Material provided =>
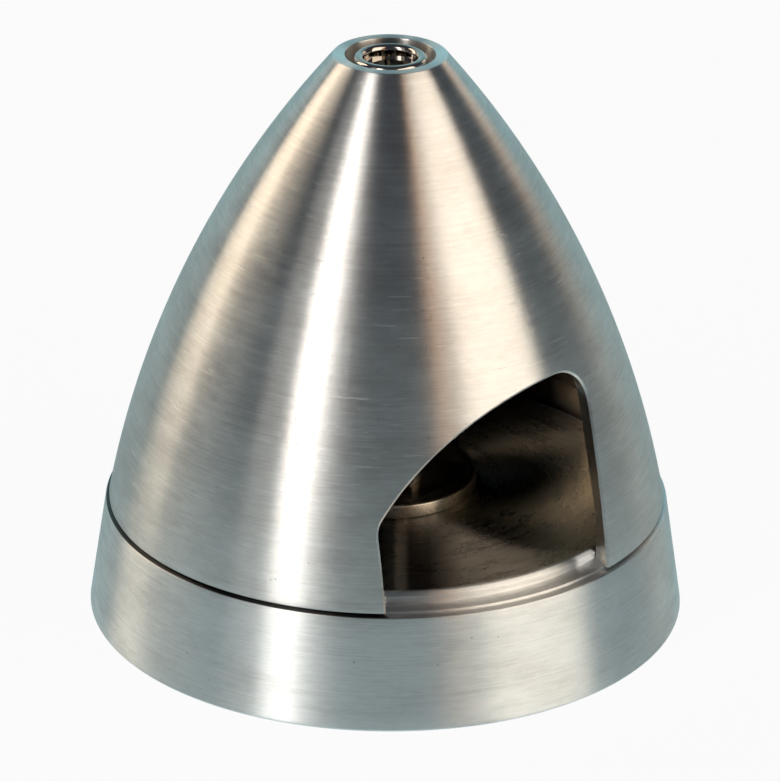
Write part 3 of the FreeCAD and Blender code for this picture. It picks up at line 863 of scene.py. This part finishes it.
shaft_points = subdivided(SHAFT_SECTION, SHAFT_PITCH / ROWS_PER_PITCH)
shaft = lathe("collet_shaft_threaded", shaft_points, SHAFT_FINISH, turns=SHAFT_TURNS,
              pitch=SHAFT_PITCH, depth=SHAFT_GROOVE, thread=SHAFT_THREAD)
outward(shaft.data)
apply_tree(shaft, slot_tree(), {
    "Count": SAW_CUTS, "Width": SAW_WIDTH * MM, "Reach": SAW_REACH * MM,
    "Length": 2 * SAW_HEIGHT * MM, "Material": SHAFT_FINISH})
smooth(shaft, SHAFT_CREASE)
print(shaft.name, len(shaft.data.polygons), "faces")

# %% [markdown]
# ## The nut and the nose screw
#
# A nut is a hexagon bar that a lathe has topped to a cone: it is exactly what a hexagonal prism
# and a turned cone have in common. The nose screw is the opposite case, a turned head with a
# hexagonal prism taken out of it. Its head here has a rounded lip and a shallow dish, and it is
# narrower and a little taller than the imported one.

# %% Nut and nose screw
NUT_TOP = 15.3
NUT_FLATS = 12.0
NUT_CORNER = NUT_FLATS / math.sqrt(3)
NUT_SHOULDER = WASHER_TOP + 1.25
NUT_TURN = math.radians(22.4)
NUT_BREAK, NUT_HOLE, NUT_TURNS = 0.3, 4.02, 144
PAST_END = 1
NUT_SECTION = [
    (5.0, WASHER_TOP), (NUT_CORNER - NUT_BREAK, WASHER_TOP), (NUT_CORNER, WASHER_TOP + NUT_BREAK),
    (NUT_CORNER, NUT_SHOULDER), (NUT_CORNER - (NUT_TOP - NUT_SHOULDER), NUT_TOP),
    (NUT_HOLE, NUT_TOP), (NUT_HOLE, WASHER_TOP), (5.0, WASHER_TOP)]
nut = lathe("propeller_nut", NUT_SECTION, NUT_FINISH, turns=NUT_TURNS)
outward(nut.data)
apply_tree(nut, hexagon_tree("Hexagon bar", "INTERSECT"), {
    "Across flats": NUT_FLATS * MM, "Bottom": (WASHER_TOP - PAST_END) * MM,
    "Top": (NUT_TOP + PAST_END) * MM, "Turn": NUT_TURN, "Material": NUT_FINISH})
smooth(nut)

HEAD_RADIUS, HEAD_TOP, LIP_ROUND = 3.12, 49.82, 0.46
DISH_FLOOR = 48.75
SOCKET_FLATS, SOCKET_DEPTH, SOCKET_TURN = 3.4, 1.6, 0.2
SCREW_TIP, SCREW_RADIUS, TIP_CHAMFER, HEAD_BREAK = 33.4, 2.0, 0.4, 0.1
SCREW_PITCH, SCREW_GROOVE, SCREW_TURNS = 0.7, 0.38, 96
SCREW_THREAD = (SCREW_TIP, HEAD_SEAT - 1.5)
LIP_STEPS = 32
ROUND_LIP = [(HEAD_RADIUS - LIP_ROUND * (1 - math.cos(a)), HEAD_TOP - LIP_ROUND * (1 - math.sin(a)))
             for a in np.linspace(0, math.pi, LIP_STEPS + 1)]
shank_section = [(0.0, SCREW_TIP), (SCREW_RADIUS - TIP_CHAMFER, SCREW_TIP),
                 (SCREW_RADIUS, SCREW_TIP + TIP_CHAMFER), (SCREW_RADIUS, HEAD_SEAT)]
head_section = [(HEAD_RADIUS - HEAD_BREAK, HEAD_SEAT), (HEAD_RADIUS, HEAD_SEAT + HEAD_BREAK),
                *ROUND_LIP, (HEAD_RADIUS - 2 * LIP_ROUND, DISH_FLOOR), (0.0, DISH_FLOOR)]
screw_points = subdivided(shank_section, SCREW_PITCH / ROWS_PER_PITCH) + head_section
screw = lathe("nose_screw_plated", screw_points, SCREW_FINISH, turns=SCREW_TURNS,
              pitch=SCREW_PITCH, depth=SCREW_GROOVE, thread=SCREW_THREAD)
outward(screw.data)
apply_tree(screw, hexagon_tree("Hexagon socket", "DIFFERENCE"), {
    "Across flats": SOCKET_FLATS * MM, "Bottom": (DISH_FLOOR - SOCKET_DEPTH) * MM,
    "Top": (HEAD_TOP + PAST_END) * MM, "Turn": SOCKET_TURN, "Material": SCREW_FINISH})
smooth(screw)
for piece in (nut, screw):
    print(piece.name, len(piece.data.polygons), "faces")

# %% [markdown]
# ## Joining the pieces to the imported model
#
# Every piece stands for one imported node, which is hidden, and rides on the only body. The table
# also lists the finish slot that the record gives each node, though nothing here uses that column.

# %% Put each piece on the body and hide the imported node it stands for
STANDS_FOR = [
    (cone, "spinner_cone", "cone_aluminium"), (backplate, "backplate", "backplate_aluminium"),
    (washer, "prop_washer", "washer_steel"), (shaft, "collet_shaft", "shaft_steel"),
    (nut, "prop_nut", "nut_steel"), (screw, "nose_screw", "screw_chrome")]
for piece, node, slot in STANDS_FOR:
    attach(piece, "root")
    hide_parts(node)
    low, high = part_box(node)
    packed_height, height = (high[2] - low[2]) / MM, piece.dimensions.z / MM
    print(node, "packed height", round(packed_height, 2), "mm, piece", round(height, 2), "mm")


# %% [markdown]
# ## Floor, lamps and camera
#
# Polished metal is only as good as what it reflects. Tall soft lamps round the spinner give the
# long streaks, and the gaps between them give the grey that makes the streaks read as metal. The
# camera sees the floor and the room as white. Metal sees a dim room, a blue-green backdrop behind
# the spinner, and a floor that is brightest just in front of it.

# %% Floor and world
FLOOR_HALF = 2
FLOOR_COLOUR = (0.74, 0.80, 0.82, 1.0)
ROOM_COLOUR = (0.047, 0.051, 0.061, 1.0)
NEAR_SHINE = (0.54, 0.74, 0.79, 1.0)
FAR_SHINE = (0.28, 0.40, 0.42, 1.0)
BACKDROP_COLOUR = (0.36, 0.60, 0.65, 1.0)
BEHIND = (-math.sin(CAMERA_AZIMUTH), math.cos(CAMERA_AZIMUTH), 0.0)
WHITE = (1.0, 1.0, 1.0, 1.0)
NEAR_START, NEAR_END, BACKDROP_SPREAD = (-0.13, -0.06), (0.02, -0.02), (0.56, 1.0)
SHINE_SHARE, WHITE_SHARE = 0.5, 0.94


def ray_mask(tree, kind):
    """1 for light paths of one kind."""
    return Wire(tree, tree.node("ShaderNodeLightPath").socket.node.outputs[kind])


def reach_behind(tree, place):
    """How far a place lies behind the shaft, as seen by the camera."""
    return tree.node("ShaderNodeVectorMath", {"operation": "DOT_PRODUCT"}, {
        0: place, 1: BEHIND}, "Value")


def make_floor():
    corners = [(x * FLOOR_HALF, y * FLOOR_HALF, 0) for x, y in ((-1, -1), (1, -1), (1, 1), (-1, 1))]
    piece = new_piece("studio_floor", corners, [(0, 1, 2, 3)])
    material, tree = finish_tree("pale_floor")
    camera_ray, glossy_ray = ray_mask(tree, "Is Camera Ray"), ray_mask(tree, "Is Glossy Ray")
    paint = tree.node("ShaderNodeBsdfDiffuse", {}, {"Color": FLOOR_COLOUR})
    depth = reach_behind(tree, tree.node("ShaderNodeTexCoord", output="Object"))
    close = between(depth, *NEAR_START) * between(depth, *NEAR_END)
    sheen = mix_colour(tree, close, FAR_SHINE, NEAR_SHINE)
    shine = tree.node("ShaderNodeEmission", {}, {"Color": sheen, "Strength": 1.0})
    white = tree.node("ShaderNodeEmission", {}, {"Color": WHITE, "Strength": 1.0})
    in_metal = tree.node("ShaderNodeMixShader", {}, {0: glossy_ray * SHINE_SHARE, 1: paint, 2: shine})
    shown = tree.node("ShaderNodeMixShader", {}, {0: camera_ray * WHITE_SHARE, 1: in_metal, 2: white})
    tree.node("ShaderNodeOutputMaterial", {}, {0: shown})
    piece.data.materials.append(material)
    piece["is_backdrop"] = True


def make_world():
    world = bpy.data.worlds.new("studio")
    world.use_nodes = True
    world.node_tree.nodes.clear()
    tree = Tree(world.node_tree)
    camera_ray = ray_mask(tree, "Is Camera Ray")
    facing = reach_behind(tree, tree.node("ShaderNodeTexCoord", output="Generated"))
    room = mix_colour(tree, between(facing, *BACKDROP_SPREAD), ROOM_COLOUR, BACKDROP_COLOUR)
    dim = tree.node("ShaderNodeBackground", {}, {"Color": room, "Strength": 1.0})
    white = tree.node("ShaderNodeBackground", {}, {"Color": WHITE, "Strength": 1.0})
    shown = tree.node("ShaderNodeMixShader", {}, {0: camera_ray, 1: dim, 2: white})
    tree.node("ShaderNodeOutputWorld", {}, {0: shown})
    scene.world = world


make_floor()
make_world()


# %% Lamps and camera
AIM = Vector((0.0, 0.0, 0.024))
LAMP_DISTANCE = 1.7
# Name, azimuth and elevation in degrees, width and height in metres, power in watts, and colour.
LAMPS = [
    ("left_warm_lamp", -116, 28, 0.60, 1.4, 5.7, (1.0, 0.82, 0.62)),
    ("left_shoulder_card", -143, 26, 0.60, 1.2, 0.70, (1.0, 0.84, 0.70)),
    ("left_narrow_lamp", -40, 28, 0.43, 1.9, 7.6, (1.0, 0.94, 0.88)),
    ("narrow_lamp_halo", -44, 28, 1.20, 1.9, 2.4, (1.0, 0.93, 0.85)),
    ("right_broad_lamp", 61, 28, 1.38, 1.9, 15.0, (1.0, 0.86, 0.70)),
    ("right_low_lamp", 136, 20, 0.60, 0.5, 0.75, (1.0, 0.66, 0.42)),
    ("warm_card", 29, 30, 0.20, 1.6, 0.60, (1.0, 0.50, 0.22)),
]
CAMERA_ELEVATION, CAMERA_ROLL = math.radians(24.1986), math.radians(0.5559)
CAMERA_PLACE = Vector((0.238, -395.98, 197.33))
LENS, SENSOR = 235.1, 36.0
CLIP_NEAR, CLIP_FAR = 0.01, 20.0


def place_lamp(name, azimuth, elevation, width, height, power, colour):
    """A soft rectangular lamp. Its azimuth is measured from the camera, to the right."""
    data = bpy.data.lights.new(name, "AREA")
    data.shape = "RECTANGLE"
    data.size, data.size_y = width, height
    data.energy, data.color = power, colour
    lamp = bpy.data.objects.new(name, data)
    turn = CAMERA_AZIMUTH + math.radians(azimuth)
    rise = math.radians(elevation)
    level = math.cos(rise)
    back = Vector((math.sin(turn) * level, -math.cos(turn) * level, math.sin(rise)))
    lamp.location = AIM + back * LAMP_DISTANCE
    lamp.rotation_euler = (-back).to_track_quat("-Z", "Y").to_euler()
    scene.collection.objects.link(lamp)


def place_camera():
    """A long lens that looks down a little, at the spinner's azimuth."""
    camera = bpy.data.objects.new("camera", bpy.data.cameras.new("camera"))
    camera.data.sensor_width, camera.data.lens = SENSOR, LENS
    camera.data.clip_start, camera.data.clip_end = CLIP_NEAR, CLIP_FAR
    around = Matrix.Rotation(CAMERA_AZIMUTH, 4, "Z")
    tilt = Matrix.Rotation(math.pi / 2 - CAMERA_ELEVATION, 4, "X")
    roll = Matrix.Rotation(CAMERA_ROLL, 4, "Z")
    camera.matrix_world = around @ Matrix.Translation(CAMERA_PLACE * MM) @ tilt @ roll
    scene.collection.objects.link(camera)
    scene.camera = camera


for lamp in LAMPS:
    place_lamp(*lamp)
place_camera()
scene.view_settings.view_transform = "Standard"

# %% Print the sizes of the imported model and of the new pieces
low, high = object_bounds()
cad_size, visual_size = cad_high - cad_low, high - low
print("CAD box", [round(v / MM, 2) for v in cad_size], "visual", [round(v / MM, 2) for v in visual_size])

Stated problem =>
Verbatim output is expected for the lines from the start of the data to the line in which "# narrower and" appears, both included.

Output for this task =>
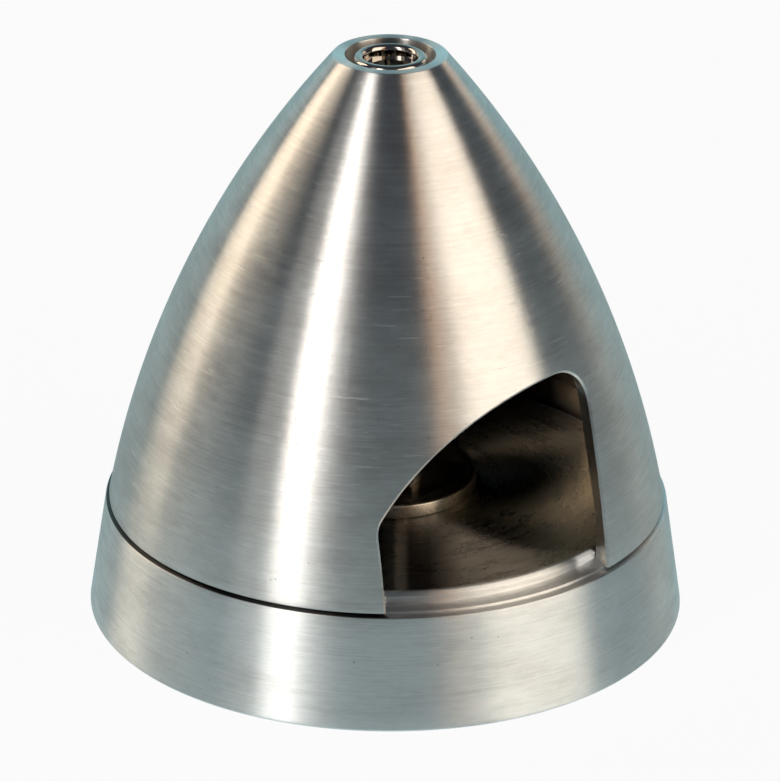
Write part 3 of the FreeCAD and Blender code for this picture. It picks up at line 863 of scene.py. This part finishes it.
shaft_points = subdivided(SHAFT_SECTION, SHAFT_PITCH / ROWS_PER_PITCH)
shaft = lathe("collet_shaft_threaded", shaft_points, SHAFT_FINISH, turns=SHAFT_TURNS,
              pitch=SHAFT_PITCH, depth=SHAFT_GROOVE, thread=SHAFT_THREAD)
outward(shaft.data)
apply_tree(shaft, slot_tree(), {
    "Count": SAW_CUTS, "Width": SAW_WIDTH * MM, "Reach": SAW_REACH * MM,
    "Length": 2 * SAW_HEIGHT * MM, "Material": SHAFT_FINISH})
smooth(shaft, SHAFT_CREASE)
print(shaft.name, len(shaft.data.polygons), "faces")

# %% [markdown]
# ## The nut and the nose screw
#
# A nut is a hexagon bar that a lathe has topped to a cone: it is exactly what a hexagonal prism
# and a turned cone have in common. The nose screw is the opposite case, a turned head with a
# hexagonal prism taken out of it. Its head here has a rounded lip and a shallow dish, and it is
# narrower and a little taller than the imported one.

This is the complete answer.